Barr is obviously right to say that human beings are “willful,” and it is surely right that we have a prodigious (if not an “infinite”) capacity to rationalize. But the unreliability of the human will is common ground. The ancients, after all, saw our weakened capacity for virtue along a trajectory from moral turpitude to slow moral improvement, from wanton indifference (akolasia) through weakness of will (akrasia), to self-control (enkrateia), and to the ideal of temperance (sōphrosunē), in which moral action flows from a person without inner resistance.
Where does moral authority come from?
But something else is going on here, which is why I mentioned Sartre’s popular thought that we “choose” our values. Barr’s conservative position seems to be that it must be the case that if moral values don’t rest on a transcendent authority independent of the human will, then they must be thought to rest upon this human will with its infinite capacity to rationalize, and the inevitable outcome is precisely systematic rationalization, permissiveness, promiscuity, relativism, and moral instability. Even in the case of apparently shared values, their authority for a secularist must lie in the human will. For the believer, on the other hand, their authority lies in the divine will, the will of the transcendent Supreme Being. If the human will is so wayward, fickle, and unstable, then that’s not much of an authority; at least religious people know when they are sinning, whereas the secularist has, allegedly, lost any secure sense of their own sinfulness.
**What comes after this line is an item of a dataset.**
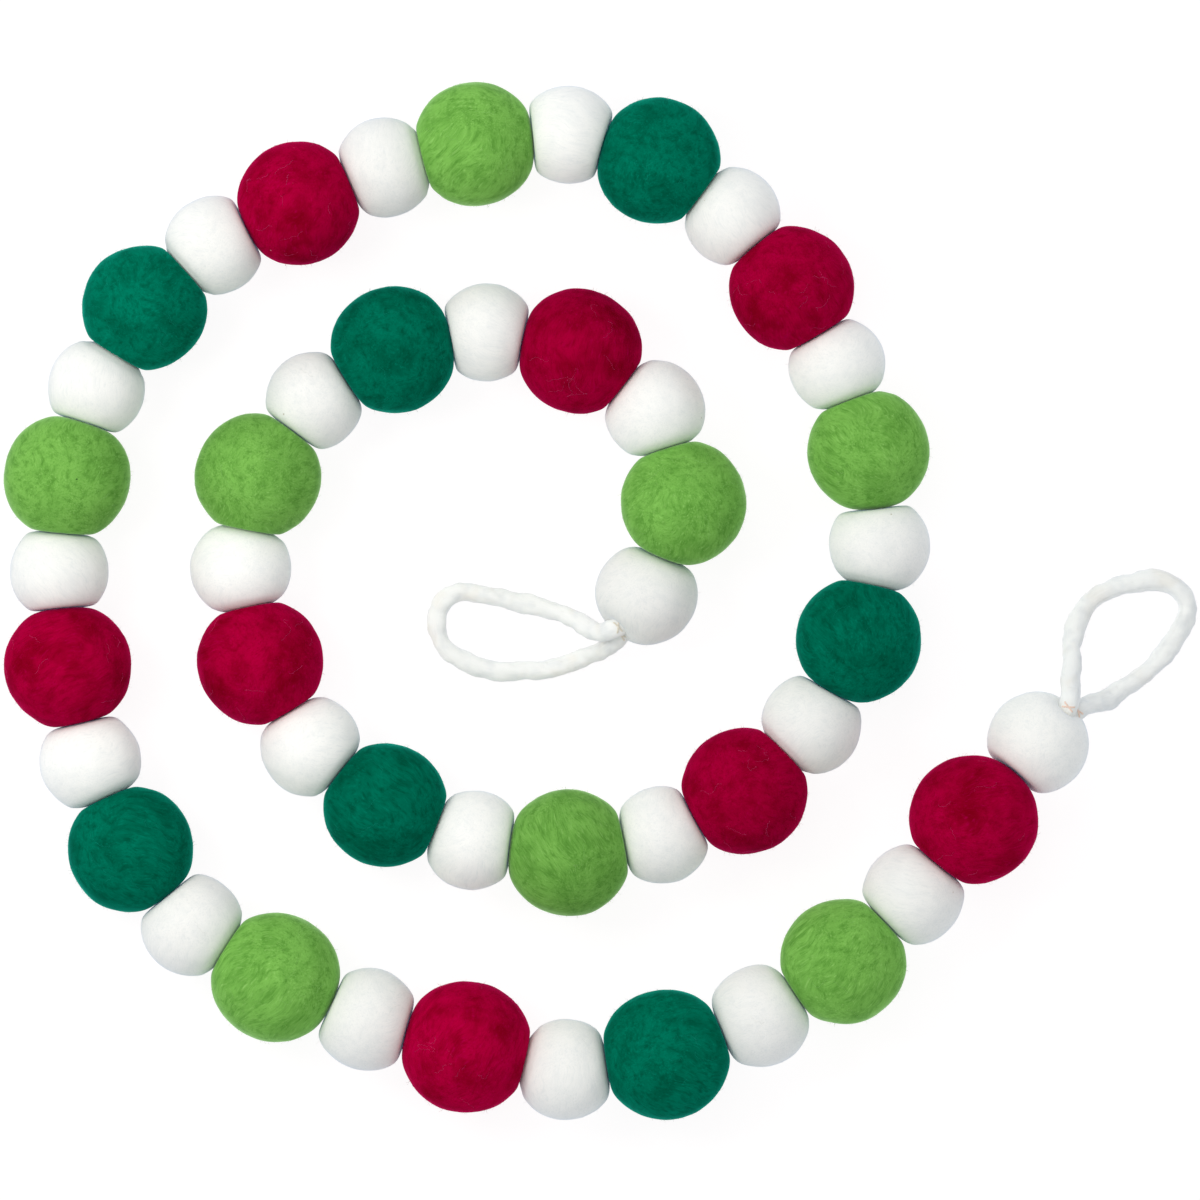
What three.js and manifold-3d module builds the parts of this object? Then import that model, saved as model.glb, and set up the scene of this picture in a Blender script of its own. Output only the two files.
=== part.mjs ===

But why are we talking about authority here at all? And why, specifically, of the (weak) authority of the wayward human will? Talk of authority belongs to a language of commandments, imperatives, prohibitions, and requirements. But they relate more readily to what we do rather than to our dispositions. As to our dispositions, human beings are frequently cruel, vindictive, and ruthless in the pursuit of their interests, and these dispositions are only sometimes tempered by quite different dispositions of solidarity, sympathy, compassion, benevolence, cooperativeness, and, to recall Bacon, magnanimity. Autocrats and their admirers tend to treat the latter as weaknesses. The rest of us, however, are merely conflicted, and if we feel remorse, it is not because we have broken a rule but because we have done someone harm.
Believers and non-believers unite
One possible theology conceives a good God as creating human beings with an innate capacity for goodness, their constant and willful straying from which is represented by the myth of the Fall. Believers will not be happy with the idea that this conception of the Supreme Being is a projection of our own liberated impulses and dispositions, nor that imperatives about behavior are attempts to recall us to our own stifled dispositions. But whether we are believers or non-believers, the phenomena remain roughly the same, and spirituality includes a methodology of moral renewal. Moral values naturally dissolve into patterns of disposition, demeanor, and conduct. We are so formed that we are motivated by considerations we might summarize as a natural ethic of care. As the American poet Stephen Crane wrote:
The voice of God whispers in the heart
That the soul pauses,
Making no noise,
And strives for these melodies,
Distant, sighing, like faintest breath,
And all the being is still to hear.
There is a Buddhist echo in these final lines. We have to still the clamor of greed, hatred, and delusion if we are to hear and then see the world as it were for the first time. Perhaps Crane’s stillness is precisely the grace of nature that is a condition of hearing our own inner voice protesting against our own hardness of heart. Francis Bacon said that atheism “depriveth human nature of the means to exalt itself above human frailty.” But maybe it has nothing to do with whether you are a believer or not: The long discipline of learning to listen, both to oneself and to others, may release a passion for justice and a care for our suffocating planet. This is ground, beyond the fray of the culture wars, on which believers and non-believers can stand together.